Published in The Express Tribune, May 27th, 2012.
The Sindhi nationalist groups have denied their involvement. The firebrand leader of the Awami Tehreek, Ayaz Palijo, who had led the Mohabbat-e-Sindh rally in Karachi, said at a news conference that “This [killing] has been carried out by local agents of the Muttahida Qaumi Movement (MQM), the CIA and RAW”, the last two names clearly a sarcastic reference to well-known police ‘diagnosis’ of violence they cannot figure out.
Another Sindhi nationalist leader, Dr Qadir Magsi of the Sindh Taraqqi Pasand Party, said that the killers were the same “who had orchestrated the recent killings in Karachi and dumped Muzaffar Bhutto’s body in Hyderabad”. The Jeay Sindh Qaumi Mahaz leader said that “the killings were a conspiracy to undermine our peaceful political struggle” and demanded a commission of Supreme Court judges to probe the incident and the attack on the Mohabbat-e-Sindh rally in Karachi.

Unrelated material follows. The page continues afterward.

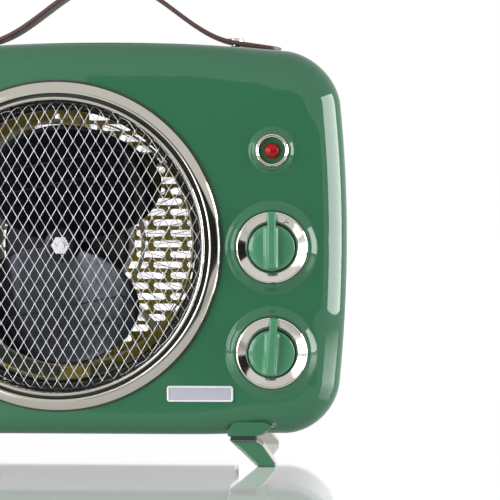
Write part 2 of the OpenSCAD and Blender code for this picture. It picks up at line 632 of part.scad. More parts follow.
// Controls
module dial() turn([[dial_inner, dial_seat], [dial_r, dial_seat], [dial_r, 4.2], [dial_r - 0.5, 4.9],
  [dial_r - 1.3, 5], [dial_inner + 0.7, 3.6], [dial_inner, 3]]);
module selector_dial() color([0.85, 0.85, 0.84]) place() at(column_u, high_v) dial();
module thermostat_dial() color([0.85, 0.85, 0.84]) place() at(column_u, low_v) dial();
grip_low = 5.7;
spindle_tip = 5;
module knob() difference() {
  union() {
    turn(concat([[0, 0.9], [knob_r, 0.9]], arc([knob_r - 1.2, 7], 1.2, 0, 80, 4), [[0, 9]]));
    rod(6, -6, 2);
    intersection() {
      translate([0, dial_r - 0.4, 0]) rotate([90, 0, 0]) linear_extrude(dial_r + knob_r - 0.7) polygon([
        [-2.7, grip_low], [2.7, grip_low], [2.5, 12], [2.1, knob_rise - 1], [1.5, knob_rise],
        [-1.5, knob_rise], [-2.1, knob_rise - 1], [-2.5, 12]]);
      rotate([90, 0, 90]) translate([0, 0, -10]) linear_extrude(20) polygon([
        [-knob_r + 0.2, grip_low], [dial_r - 0.5, grip_low], [dial_r - 0.5, knob_rise - 5],
        [dial_r - 2, knob_rise - 1.6], [dial_r - 5, knob_rise - 0.1], [dial_r - 5.5, knob_rise + 1],
        [-knob_r + 5, knob_rise + 1], [-knob_r + 4.5, knob_rise - 0.1], [-knob_r + 1.6, knob_rise - 2],
        [-knob_r + 0.2, knob_rise - 6]]);
    }
    intersection() {
      rod(knob_r - 0.4, 5, 15);
      rotate([90, 0, 0]) translate([0, 0, -20]) linear_extrude(40) polygon([
        [-5.4, 7.5], [5.4, 7.5], [5.4, 8.6], [3.8, 9.6], [2.8, 12], [-2.8, 12], [-3.8, 9.6], [-5.4, 8.6]]);
    }
  }
  rod(spindle_r + tight, -7, spindle_tip);
}
module selector_knob() color([0.25, 0.55, 0.38]) place() at(column_u, high_v) knob();
module thermostat_knob() color([0.25, 0.55, 0.38]) place() at(column_u, low_v) rotate(-low_turn) knob();
module spindle() rod(spindle_r, -control_depth - 18, spindle_tip);
module selector_spindle() color("silver") place() at(column_u, high_v) spindle();
module thermostat_spindle() color("silver") place() at(column_u, low_v) spindle();
control_t = 1.2;
neck_r = 4.5;
control_back = control_depth + control_t;
module neck() rod(neck_r, -control_back - 1, -7);
module spindle_bore() rod(spindle_r + run_gap, -control_depth - 18 - 0.5, 1);
module selector_switch() color([0.15, 0.15, 0.16]) place() at(column_u, high_v) difference() {
  union() {
    translate([-15, -15, -control_back - 22]) cube([30, 30, 22]);
    neck();
    for (s = [-9, 0, 9]) translate([-11, s - 2.4, -control_back - 30]) cube([0.8, 4.8, 9]);
    for (s = [-9, 0, 9]) translate([10, s - 2.4, -control_back - 30]) cube([0.8, 4.8, 9]);
  }
  spindle_bore();
}
module thermostat_body() color([0.8, 0.78, 0.7]) place() at(column_u, low_v) difference() {
  union() {
    translate([-13, -17, -control_back - 16]) cube([26, 34, 16]);
    neck();
    for (s = [-12, 12]) translate([-2.4, s, -control_back - 24]) cube([4.8, 0.8, 9]);
  }
  spindle_bore();
}
module control_plate() color([0.6, 0.6, 0.62]) place() difference() {
  translate([column_u - 11, post_low - 8, -control_back])
    cube([22, post_high - post_low + 16, control_t]);
  for (v = [high_v, low_v]) at(column_u, v) rod(neck_r + clear / 4, -control_back - 1, -control_depth + 1);
  for (v = [post_low, post_mid, post_high]) at(column_u, v) rod(screw_r + clear / 4, -control_back - 1, -control_depth + 1);
}
module control_nuts() color("silver") place() for (v = [high_v, low_v]) at(column_u, v) difference() {
  hexagon(7.5, -control_depth, -control_depth + 2.5);
  rod(neck_r + tight, -control_depth - 1, -control_depth + 4);
}
module control_screws() color("silver") place() for (v = [post_low, post_mid, post_high]) at(column_u, v) {
  rod(screw_r, -control_back - 0.5, -6);
  rod(2.8, -control_back - 2, -control_back);
}

// Pilot light
module lamp_ring() color([0.85, 0.85, 0.84]) place() at(column_u, lamp_v)
  turn([[lamp_hole - 0.75, -0.5], [lamp_hole - 0.1, -0.5], [lamp_hole - 0.1, lamp_shoulder],
    [lamp_r, lamp_shoulder], [lamp_r, lamp_shoulder + 0.7], [lamp_r - 0.6, lamp_shoulder + 1.5],
    [lamp_r - 1.4, lamp_shoulder + 1.9], [lamp_r - 2.2, lamp_shoulder + 1.5], [lamp_hole - 0.75, lamp_shoulder + 0.6]]);
module lamp_lens() color([0.7, 0.03, 0.03]) place() at(column_u, lamp_v)
  turn(concat([[0, -4], [lens_r + 1.3, -4], [lens_r + 1.3, -wall], [lens_r, -wall], [lens_r, 0.6]],
    [for (i = [1:6]) [lens_r * cos(15 * i), 0.6 + 2.8 * sin(15 * i)]]));
module lamp_holder() color([0.12, 0.12, 0.12]) place() at(column_u, lamp_v) {
  rod(lens_r + 1.3, -20, -4);
  for (s = [-1, 1]) translate([s * 3 - 0.4, -2.4, -28]) cube([0.8, 4.8, 8.5]);
}

// Badge: a bare plate with a raised rim
module badge_form(inset, t) linear_extrude(t) {
  square([badge_l - 2 * inset, badge_h - 2 * inset - 4], center = true);
  square([badge_l - 2 * inset - 4, badge_h - 2 * inset], center = true);
  for (s = signs) translate([s.x * (badge_l / 2 - inset - 2), s.y * (badge_h / 2 - inset - 2)]) circle(2);
}
module badge_plate() color([0.8, 0.8, 0.86]) place() at(badge_u, badge_v) difference() {
  badge_form(0, 1.8);
  translate([0, 0, 1.3]) badge_form(1.1, 1);
}

// Handle: a leather strap arched between two studs
strap_v = top_v + 5.6;
strap_slope = 0.15;
function strap_line(x) = strap_v + strap_slope * (stud_x - abs(x)) * (abs(x) < stud_x ? pow(x / stud_x, 2) : 1)
  + (abs(x) < stud_x ? strap_arch / 2 * (1 + cos(180 * x / stud_x)) : 0);
strap_n = 28;
function strap_edge(s) = [for (i = [-strap_n:strap_n])
  let (x = strap_x * i / strap_n, d = strap_line(x + 0.1) - strap_line(x - 0.1), n = [-d, 0.2] / norm([-d, 0.2]))
  [x, strap_line(x)] + s * strap_t / 2 * n];
function backwards(l) = [for (i = [len(l) - 1:-1:0]) l[i]];
stud_under = strap_v + strap_t / 2 - 0.5;
module handle_strap() color([0.29, 0.19, 0.17]) place() difference() {
  intersection() {
    translate([0, 0, -strap_depth - strap_w / 2])
      linear_extrude(strap_w) polygon(concat(strap_edge(1), backwards(strap_edge(-1))));
    translate([0, strap_v - 60, -strap_depth]) rotate([-90, 0, 0]) linear_extrude(140) {
      square([2 * strap_x - strap_w * 0.8, strap_w], center = true);
      for (s = [-1, 1]) translate([s * (strap_x - strap_w * 0.6), 0])
        intersection() {
          circle(strap_w * 0.6);
          square([2 * strap_w, strap_w], center = true);
        }
    }
  }
  stud_places() rod(stud_hole + clear / 4, strap_v - 20, strap_v + 20);
  stud_places() rod(stud_r + clear / 4, stud_under, strap_v + 20);
}
module strap_studs() color([0.85, 0.85, 0.84]) place() stud_places() {
  turn(concat([[0, stud_under], [stud_r, stud_under]], arc([stud_r - 0.8, stud_under + 1.7], 0.8, 0, 80, 3), [[0, stud_under + 2.7]]));
  rod(stud_hole, top_v - wall - 8, stud_under + 1);
}
strap_seat = 0.25;
module strap_spacers() color([0.12, 0.1, 0.1]) place() stud_places() difference() {
  rod(3.2, top_v + strap_seat, strap_v - strap_t / 2 - 2 * strap_seat);
  rod(stud_hole + clear / 4, top_v - 1, strap_v);
}
nut_seat = 0.85;
module strap_nuts() color("silver") place() stud_places() difference() {
  hexagon(4.6, top_v - wall - nut_seat, top_v - wall - nut_seat - 3);
  rod(stud_hole + tight, top_v - wall - 5, top_v);
}

// Feet: a splayed block that leans forward at the front and back at the rear
foot_lean = 8;
foot_deep = 18;
sole_deep = 11;
sole_end = foot_in + foot_splay + sole_w;
function foot_front(inset) = [[foot_in + inset, foot_top - inset / 4], [foot_in + inset, foot_top - 3],
  [foot_in + foot_splay + inset * 1.3, inset * 0.6], [sole_end - inset, inset * 0.6],
  [sole_end - inset, 2.2], [foot_in + foot_w + 4.5 - inset, foot_top - 3],
  [foot_in + foot_w - inset, foot_top - inset / 4]];
// The heel is upright, and stands in from the slanted front
heel_in = 6.7;
heel_v = foot_top * (1 - heel_in / foot_splay);
foot_sides = [[foot_in, foot_top], [foot_in + heel_in, heel_v], [foot_in + heel_in, 0],
  [sole_end, 0], [sole_end, 2.2], [foot_in + foot_w + 4.5, foot_top - 3], [foot_in + foot_w, foot_top]];
flank = foot_lean / foot_splay;
foot_plan = [[foot_in + foot_splay, 0], [sole_end + 1, 0], [sole_end + 1, -foot_deep * 2],
  [foot_in - 1, -foot_deep * 2], [foot_in - 1, -foot_lean - flank]];
module foot_cut(profile) translate([foot_in - 5, 0, 0]) rotate([90, 0, 90]) linear_extrude(foot_w + foot_splay + 30)
  polygon([for (p = profile) [p.y, p.x]]);
module foot_solid() difference() {
  intersection() {
    translate([0, 0, -60]) linear_extrude(120) polygon(foot_sides);
    translate([0, -1, 0]) rotate([-90, 0, 0]) linear_extrude(foot_top + 2) polygon([for (p = foot_plan) [p.x, -p.y]]);
    foot_cut([[-foot_lean, foot_top], [-foot_lean - foot_deep, foot_top], [-sole_deep, 0], [0, 0]]);
  }
  upright(foot_screw_u, -foot_screw_w, foot_screw_r + tight, 10, foot_top + 1);
}
module rearwards() translate([0, 0, -track]) mirror([0, 0, 1]) children();
module front_right_foot() color([0.8, 0.8, 0.8]) place() foot_solid();
module front_left_foot() color([0.8, 0.8, 0.8]) place() mirror([1, 0, 0]) foot_solid();
module rear_right_foot() color([0.8, 0.8, 0.8]) place() rearwards() foot_solid();
module rear_left_foot() color([0.8, 0.8, 0.8]) place() rearwards() mirror([1, 0, 0]) foot_solid();
module foot_facings() color([0.2, 0.45, 0.31]) place() for (s = [0, 1]) mirror([s, 0, 0]) intersection() {
  translate([0, 0, -60]) linear_extrude(120) polygon(foot_front(0.8));
  foot_cut([[-foot_lean + 1.3, foot_top], [-foot_lean, foot_top], [0, 0], [1.3, 0]]);
}
module foot_pad() difference() {
  translate([foot_in + 0.8, foot_top, -foot_lean - foot_deep + 1]) cube([foot_w - 1.6, pad_t, foot_deep - 2]);
  upright(foot_screw_u, -foot_screw_w, foot_screw_r + clear / 2, foot_top - 1, ground_gap + 1);
}
module foot_pads() color([0.05, 0.05, 0.05]) place() for (s = [0, 1]) mirror([s, 0, 0]) {
  foot_pad();
  rearwards() foot_pad();
}
module foot_screws() color("silver") place() for (s = [-1, 1], w = [-foot_screw_w, -rear_screw_w]) {
  upright(s * foot_screw_u, w, foot_screw_r, 10.5, screw_floor + 0.5);
  upright(s * foot_screw_u, w, 3.6, screw_floor, screw_floor + 2.4);
}

// Supply: the inlet for a cord, and the block inside that its wires end in
module cord_gland() color([0.06, 0.06, 0.06]) place() at(gland_u, gland_v) difference() {
  turn([[0, -body_d - gland_proud], [gland_r + 0.5, -body_d - gland_proud], [gland_r + 2, -body_d],
    [gland_r, -body_d], [gland_r, plate_w], [gland_r + 2, plate_w], [gland_r + 2, plate_w + 4], [0, plate_w + 4]]);
  rod(3.6, -body_d - gland_proud - 1, plate_w + 5);
}
module terminal_block() color([0.85, 0.85, 0.82]) place() at(gland_u - 34, gland_v, plate_w) difference() {
  translate([-15, -6, 0]) cube([30, 12, 12]);
  for (s = [-10, 0, 10]) translate([s, 0, 6]) rod(2.2, 0, 7);
}

front_shell();
rear_shell();
intake_plate();
plate_rivets();
shell_screws();
bezel_ring();
bezel_gasket();
grille_mesh();
grille_collar();
bezel_screws();
duct_ring();
duct_rivets();
fan_impeller();
fan_nut();
motor_shaft();
motor_rotor();
motor_stator();
motor_coil();
motor_front_frame();
motor_rear_frame();
front_bush();
rear_bush();
motor_screws();
motor_nuts();
motor_cover();
motor_bracket();
bracket_screws();
element_frame();
heating_wire_1();
heating_wire_2();
element_terminals();
thermal_cutout();
selector_dial();
selector_knob();
selector_spindle();
selector_switch();
thermostat_dial();
thermostat_knob();
thermostat_spindle();
thermostat_body();
control_plate();
control_nuts();
control_screws();
lamp_ring();
lamp_lens();
lamp_holder();
badge_plate();
handle_strap();
strap_studs();
strap_spacers();
strap_nuts();
front_left_foot();
front_right_foot();
rear_left_foot();
rear_right_foot();
foot_facings();
foot_pads();
foot_screws();
cord_gland();
terminal_block();
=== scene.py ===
# Retro fan heater: the looks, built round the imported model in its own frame.
import json
import math

import bmesh
import bpy
import numpy as np
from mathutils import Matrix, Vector
from mathutils.geometry import delaunay_2d_cdt


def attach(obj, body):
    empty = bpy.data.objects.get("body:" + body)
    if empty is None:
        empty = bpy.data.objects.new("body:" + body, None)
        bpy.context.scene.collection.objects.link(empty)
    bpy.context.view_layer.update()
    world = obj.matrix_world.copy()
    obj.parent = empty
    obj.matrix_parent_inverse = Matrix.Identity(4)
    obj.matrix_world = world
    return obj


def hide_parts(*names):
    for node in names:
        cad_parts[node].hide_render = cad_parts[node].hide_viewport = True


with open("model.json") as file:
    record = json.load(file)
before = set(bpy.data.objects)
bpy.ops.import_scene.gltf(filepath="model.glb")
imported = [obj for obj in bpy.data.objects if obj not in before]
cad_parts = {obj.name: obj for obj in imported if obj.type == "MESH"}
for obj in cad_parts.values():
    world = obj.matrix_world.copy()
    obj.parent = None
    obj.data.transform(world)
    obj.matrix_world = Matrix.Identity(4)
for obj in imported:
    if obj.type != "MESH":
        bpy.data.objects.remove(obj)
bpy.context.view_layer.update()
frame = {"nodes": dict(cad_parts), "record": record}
nodes = frame["nodes"]

# Places in mm: u runs right, v up and w out of the front face, as in the source
bodyForm = {"faceY": -67.5, "halfW": 170, "halfH": 136.5, "midV": 156.5, "cornerR": 36.5, "sideBow": 9, "topBow": 9,
            "frontRound": 17.5, "wideRound": 26, "widenFrom": 60, "widenOver": 65, "rearRound": 23, "depth": 145,
            "wall": 2.5}
outlet = (-30.0, 152.0)
intake = (-30.0, 156.0)
selector = (118.0, 151.6)
thermostat = (118.0, 79.2)
lamp = (118.0, 217.9)
badge = (68.6, 50.6)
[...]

Sindhi nationalists have been seen as pacifists but the latest incident of violence might have opened a new phase, which may be an emulation of the overall level of violence found across the entire length and breadth of Pakistan in general, and Karachi in particular. The MQM has always been the target of nationalist opprobrium but the ongoing ‘collaboration’ of the PPP — the popular party that steals the nationalist thunder among voters — and the MQM could have triggered it.
Sindhi sub-nationalist demands have ranged from greater cultural, economic and political rights to political autonomy, to outright secession from Pakistan and the creation of an independent state. It has clashed with another sub-nationalism centred on “Muhajir Suba”, which the Sindhi nationalists claim has been instigated by the MQM.
The nationalists have reacted to two recent murders of their leaders. This could be quietened down through negotiations or it could be the beginning of a violent change in the Sindhi nationalist movement. It is a grassroots movement with classical local charisma against the ingress of alien populations into the region. Its primordial appeal affects all parties in Sindh: both the PPP and the MQM have a stance on the Kalabagh Dam that measures the depth of the nationalist appeal.
Democracy takes care of these anthropologically-oriented movements through participation and representation. The movement of alienation in interior Sindh was fostered by long periods of undemocratic military rule and its accompanying policies, and today the passions have been fanned again by the breakdown of the state through terrorism and the rising level of violence. The national economy has broken down under unrealistic policies adopted in Islamabad and Rawalpindi in two respects: the internal politics of party conflict at times referred to as ‘long march’, and the regional honour-based policy defying the international community which could have helped in Pakistan’s economic bailout at this delicate juncture. By doing this, the ruling elite has tilted in favour of the terrorist groups that have made governance nearly impossible in Pakistan and threatens its neighbours as well as the world at large.
Published in The Express Tribune, May 27th, 2012.